In Jeddah, rain now is synonymous with death, destruction, and frustration and causes widespread panic. In November 2009, floods devastated the city, killing more than 120 and stranding thousands. The government was slow to react, but the people of Jeddah filled that void with a volunteer effort that has birthed an entire movement here and throughout Saudi Arabia. I've met lots of volunteers, and every conversation references the floods of 2009. The tragedy was something of a turning point, and it's quite amazing to see what has come out of such a dark period.
Last Wednesday, I watched from my office as the sky darkened. Distant rumblings of thunder grew closer. And then, all of a sudden, down came the rain. This wasn't the five minutes of a few droplets we had a few weeks ago. This was a true downpour and thunderstorm. My colleagues and I were giddy, rushing to the windows and doors to feel the rain and take pictures.
Within a few minutes, though, the flat landscape became waterlogged. One of our entrances was blocked by flooding. Parents started receiving calls that schools were closing. The traffic sounds became more frantic, and more people got on the roads to try and get home. We received word of leaks in our events hall and had to cancel an afternoon event. In the excitement, a colleague and I decided to go out for lunch. We drove, as we thought we'd go a bit farther afield. We ended up literally across the street; the streets were flooded and jammed, and it was easier to stay close. In some places it was just a couple inches of water on the road, but there were people wading through with water up to their mid-calf. After just 30 minutes of rain.
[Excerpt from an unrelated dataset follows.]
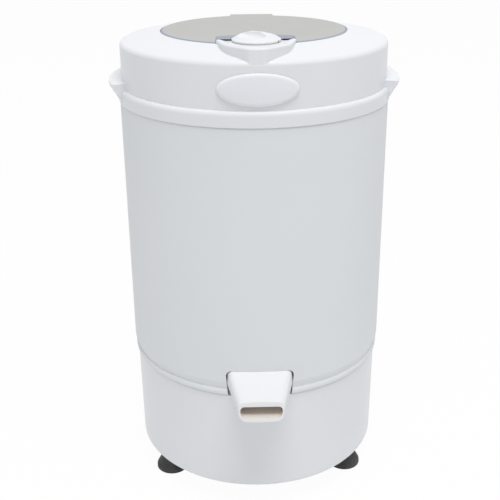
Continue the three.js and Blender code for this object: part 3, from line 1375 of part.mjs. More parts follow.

Getting back to work was a nightmare. It took us 80 minutes. I heard similar stories from other colleagues who ventured out. It's all relative. In Thailand, during monsoon season, the roads occasionally flooded up to the car doors, but we always kept driving. While people canoed past us. But here, with rain barely over the bottom rim of the tire, the panic and phobia caused massive traffic jams.
Driving home several hours later was better, but the roads were still saturated. And with predictions of another storm with up to an inch of precipitation the next day, people were visibly shaken. Parking lots had turned into lakes. Side streets were canals. Swimming pools were now filled with brown water.
Things were better by the time we went out to dinner that night. But people still seemed freaked. As I walked home from the shuttle stop, lightning flashed in the distance.
I woke up on Thursday to winds lashing my windows. I opened the curtains to see driving rain and another thunderstorm. I settled in for a gray day at home. The rain didn't last as long as predicted, and it cleared up by mid-afternoon. I ventured out after the last prayer Thursday night to try to pay my internet bill. The first two branches were closed, presumably due to weather. The third was open, but packed. The roads were still flooded, impassable in some places. Cars were stuck in a number of places. It was quite a sight. Even after a full day of dry weather, the roads didn't drain all that much, as I noted Friday night. Last night, while at the Consulate, I passed by Hattie's burial site. I was a little worried it would be flooded, but luckily it is on slightly higher ground.
One local news outlet, Arab News, has a couple of good reads in English, complete with pictures here and here. There's also an interesting editorial here.
Luckily I don't have the same worries about flooding that most of the city's residents have, but I sympathize with their plight after seeing how bad things could get only after just a little rain. Definitely a cultural learning experience...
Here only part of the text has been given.